**Goal of the exercise**
How many lines of these records hold the string "this"? Reply with the number alone.

**Supplied material**
-*-
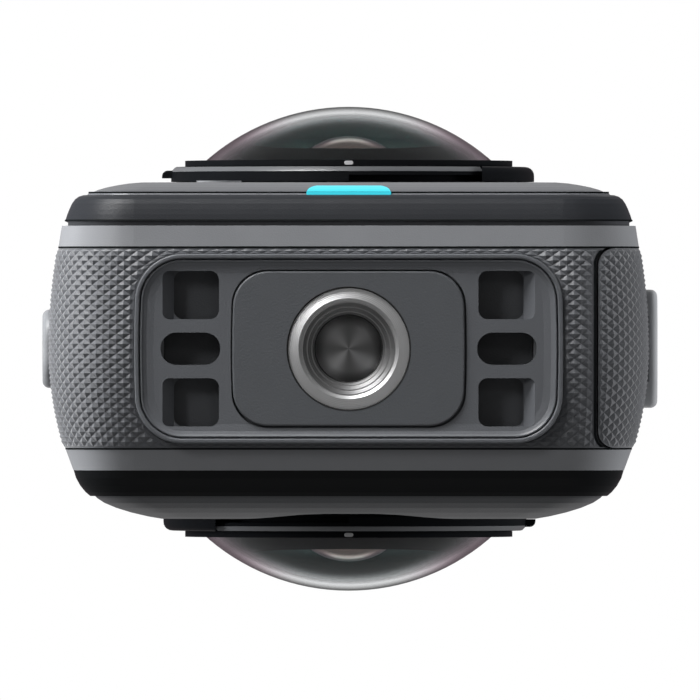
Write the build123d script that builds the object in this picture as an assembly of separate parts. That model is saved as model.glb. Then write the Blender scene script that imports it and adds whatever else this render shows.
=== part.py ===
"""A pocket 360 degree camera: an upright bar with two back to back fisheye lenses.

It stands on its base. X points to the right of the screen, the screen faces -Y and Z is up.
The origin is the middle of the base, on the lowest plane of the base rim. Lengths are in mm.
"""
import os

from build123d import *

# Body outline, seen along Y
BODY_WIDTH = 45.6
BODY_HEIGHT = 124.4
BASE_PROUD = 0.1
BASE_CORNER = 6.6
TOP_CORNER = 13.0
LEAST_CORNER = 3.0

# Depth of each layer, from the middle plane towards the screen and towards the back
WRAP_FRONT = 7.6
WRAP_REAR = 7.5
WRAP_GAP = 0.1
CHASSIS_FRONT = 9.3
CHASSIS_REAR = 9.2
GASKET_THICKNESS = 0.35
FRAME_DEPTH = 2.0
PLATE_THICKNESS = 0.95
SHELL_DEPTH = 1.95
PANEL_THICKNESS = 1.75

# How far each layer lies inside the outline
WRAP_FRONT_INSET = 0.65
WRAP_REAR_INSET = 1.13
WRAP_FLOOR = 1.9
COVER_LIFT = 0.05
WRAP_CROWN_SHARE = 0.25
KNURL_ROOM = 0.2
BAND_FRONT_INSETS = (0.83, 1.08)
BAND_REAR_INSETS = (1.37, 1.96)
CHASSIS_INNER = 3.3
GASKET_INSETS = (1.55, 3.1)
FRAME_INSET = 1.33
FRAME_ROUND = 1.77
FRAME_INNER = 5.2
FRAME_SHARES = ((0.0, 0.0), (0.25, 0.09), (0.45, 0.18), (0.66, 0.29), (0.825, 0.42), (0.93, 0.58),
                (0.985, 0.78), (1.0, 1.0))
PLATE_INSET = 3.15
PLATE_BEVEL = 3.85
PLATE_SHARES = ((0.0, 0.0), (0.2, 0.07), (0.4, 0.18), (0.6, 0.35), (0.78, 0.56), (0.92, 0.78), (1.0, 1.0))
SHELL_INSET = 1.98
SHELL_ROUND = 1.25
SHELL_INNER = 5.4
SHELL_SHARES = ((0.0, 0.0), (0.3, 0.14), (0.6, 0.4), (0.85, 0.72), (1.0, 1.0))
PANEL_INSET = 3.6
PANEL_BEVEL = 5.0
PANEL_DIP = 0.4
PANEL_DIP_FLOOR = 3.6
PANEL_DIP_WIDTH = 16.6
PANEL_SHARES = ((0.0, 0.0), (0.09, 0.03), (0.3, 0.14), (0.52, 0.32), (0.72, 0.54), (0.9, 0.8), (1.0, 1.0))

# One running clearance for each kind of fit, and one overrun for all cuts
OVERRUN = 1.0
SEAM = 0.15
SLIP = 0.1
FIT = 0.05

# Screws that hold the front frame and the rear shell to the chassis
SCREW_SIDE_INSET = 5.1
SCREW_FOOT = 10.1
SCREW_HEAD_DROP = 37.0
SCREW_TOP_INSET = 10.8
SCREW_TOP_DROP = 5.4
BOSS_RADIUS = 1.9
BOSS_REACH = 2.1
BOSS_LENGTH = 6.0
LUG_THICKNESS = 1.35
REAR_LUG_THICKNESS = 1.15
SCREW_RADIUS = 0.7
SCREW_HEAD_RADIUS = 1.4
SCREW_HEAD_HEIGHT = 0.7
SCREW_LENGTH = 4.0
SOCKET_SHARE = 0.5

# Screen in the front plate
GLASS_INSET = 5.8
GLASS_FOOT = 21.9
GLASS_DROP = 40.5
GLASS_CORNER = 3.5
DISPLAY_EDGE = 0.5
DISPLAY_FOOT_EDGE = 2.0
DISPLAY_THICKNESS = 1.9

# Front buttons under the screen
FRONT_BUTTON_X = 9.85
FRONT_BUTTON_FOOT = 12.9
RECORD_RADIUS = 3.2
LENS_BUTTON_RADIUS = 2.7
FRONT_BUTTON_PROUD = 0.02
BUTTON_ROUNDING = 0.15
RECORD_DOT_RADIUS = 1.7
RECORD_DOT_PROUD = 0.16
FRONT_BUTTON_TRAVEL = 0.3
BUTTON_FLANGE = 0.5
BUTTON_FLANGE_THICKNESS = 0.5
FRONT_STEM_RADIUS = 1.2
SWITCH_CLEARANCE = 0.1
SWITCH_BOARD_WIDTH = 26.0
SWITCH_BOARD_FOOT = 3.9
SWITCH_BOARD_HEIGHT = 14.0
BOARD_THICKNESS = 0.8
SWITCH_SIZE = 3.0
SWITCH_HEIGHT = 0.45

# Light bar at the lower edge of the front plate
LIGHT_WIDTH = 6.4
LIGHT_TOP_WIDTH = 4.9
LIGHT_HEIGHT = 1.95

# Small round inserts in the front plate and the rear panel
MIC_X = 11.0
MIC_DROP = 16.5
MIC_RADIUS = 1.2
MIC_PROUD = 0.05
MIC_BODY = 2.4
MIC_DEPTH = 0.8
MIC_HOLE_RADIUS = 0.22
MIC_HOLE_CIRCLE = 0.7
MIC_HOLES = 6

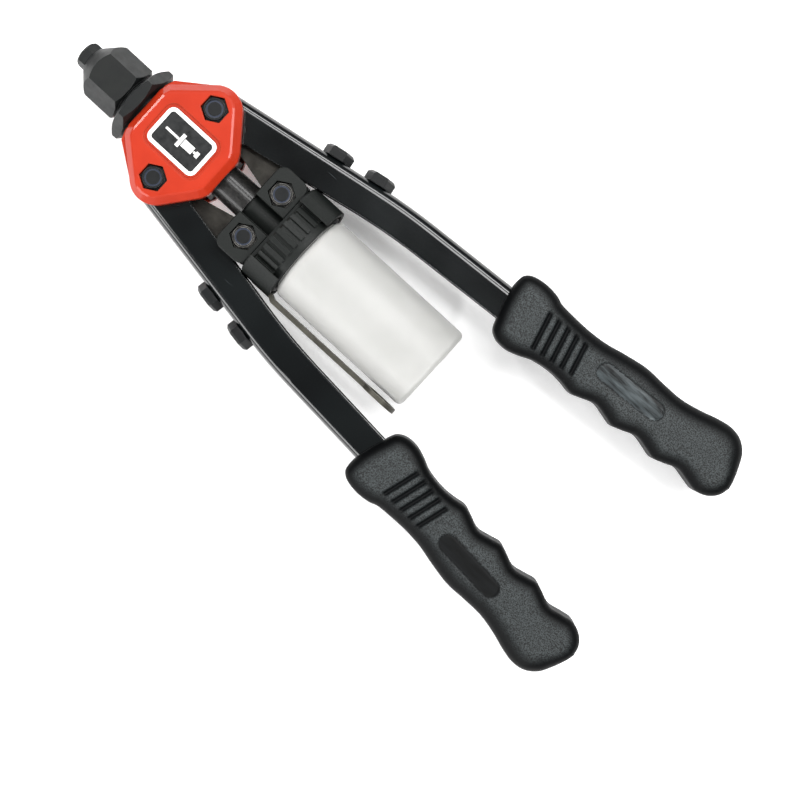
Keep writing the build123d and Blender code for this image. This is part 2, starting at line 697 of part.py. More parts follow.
-*-
**Written response**
2